Price/Book Ratio: there are a lot of ways to measure how much a stock should be worth; but one of the simplest methods that I like uses the stock’s Book Value, which for SBGI is $64.79. That means that the stock’s Price/Book ratio is 1.67. Their historical Price/Book ratio is 4.73, which suggests that the stock is undervalued by more than 100% right now. By contrast, however the stock is trading about 76% above its historical Price/Cash Flow ratio. That offers a more conservative, but still very interesting long-term target at around $53.50 per share.
Technical Profile
Here’s a look at the stock’s latest technical chart.
Current Price Action/Trends and Pivots: The chart above covers the last year of price activity. The red diagonal line traces the stock’s upward trend beginning in late December of last year to its peak at around $63.60 per share in May. From that point, however the stock has dropped into an extended, downward trend that has seen the stock’s bearish momentum push the stock to its current level around $30.50 per share. Support is a little below $30 where the 88.6% Fibonacci retracement line sits. If the stock can rebound from that level and move higher, it should have room to rally to a near-term peak at around $38 per share; but if it drops below $30, it should drop enough to test the next support at its 52-week low around $25 per share.

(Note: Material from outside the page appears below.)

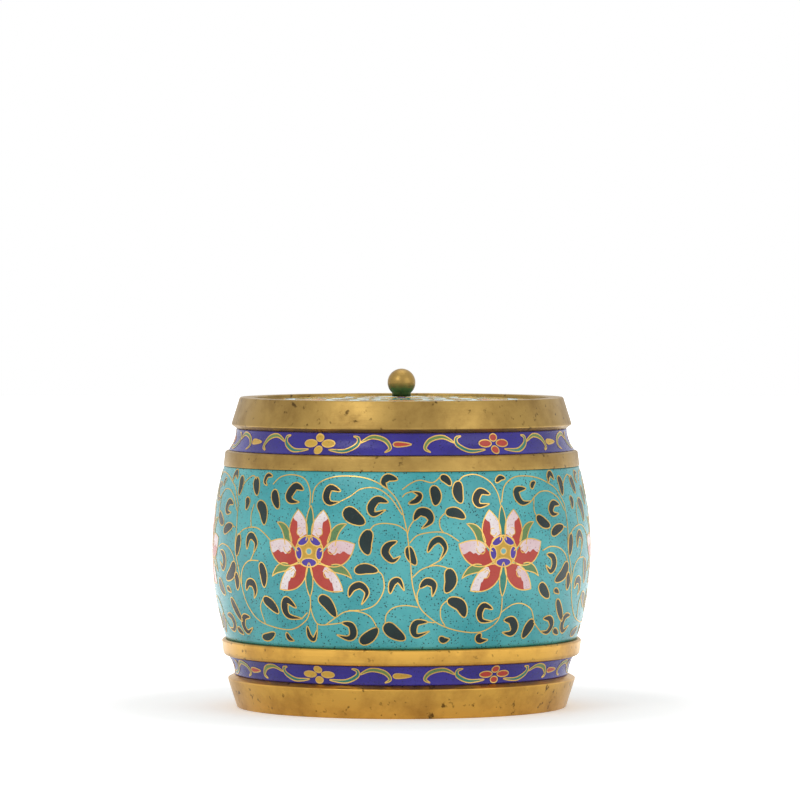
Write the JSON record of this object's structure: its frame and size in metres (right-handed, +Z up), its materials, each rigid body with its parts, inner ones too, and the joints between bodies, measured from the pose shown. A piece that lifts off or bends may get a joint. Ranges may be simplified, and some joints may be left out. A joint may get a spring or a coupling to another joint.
{
  "type": "lidded jar",
  "caption": "Squat barrel-shaped cloisonne jar with enamelled lotus flowers, gilt rings and a lift-off lid with a ball knob that drops into a seat inside the rim.",
  "frame": {"origin": "centre of the circle that the foot ring stands on", "axes": "+Z up along the jar's axis, -Y is the side that faces the picture"},
  "size_m": [0.125, 0.125, 0.1115],
  "materials": {
    "gilt": "worn gilding",
    "aged_gilt": "aged gilding",
    "copper": "copper sheet",
    "turquoise_enamel": "polished opaque enamel",
    "cobalt_enamel": "polished opaque enamel",
    "lotus_enamel": "polished opaque enamel"
  },
  "bodies": {
    "jar": {"foot_ring": "gilt", "base_plate": "gilt", "floor_plate": "copper", "body_shell": "copper", "lower_band_enamel": "cobalt_enamel", "lower_ring": "gilt", "body_enamel": "turquoise_enamel", "shoulder_ring": "aged_gilt", "neck_band_enamel": "cobalt_enamel", "mouth_rim": "aged_gilt", "lotus_bloom_1": "lotus_enamel", "lotus_bloom_2": "lotus_enamel", "lotus_bloom_3": "lotus_enamel", "lotus_bloom_4": "lotus_enamel", "lotus_bloom_5": "lotus_enamel", "lotus_bloom_6": "lotus_enamel"},
    "lid": {"lid_plate": "copper", "lid_edge_ring": "aged_gilt", "lid_enamel": "turquoise_enamel", "lid_flange": "gilt", "knob": "aged_gilt", "knob_pin": "gilt", "knob_washer": "gilt"}
  },
  "joints": [
    {"name": "lid_lift", "type": "slide", "parent": "jar", "child": "lid", "axis": [0, 0, 1], "range_m": [0, 0.06]}
  ]
}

Near-term Keys: If you work off of the basis of the stock’s Price/Book ratio, SBGI carries a compelling value argument. Projecting a long-term target price above $90 per share is over-optimistic in my view, given that the stock’s all-time high was reached in May of this year at just about $65; however that peak, along with the stock’s Price/Cash Flow ratio does offer an interesting opportunity if you’re willing to be patient with a stock that has a mostly solid fundamental basis. From a short-term standpoint, a bounce off of support at $30 could offer an interesting short-term bullish trade using the stock itself or call options, with a short-term target at around $38 per share. A push below $30 should see the stock drop to about $25, with room to test its 52-week low point around $25 if bearish momentum continues; that could offer a useful opportunity to short the stock or to buy put options.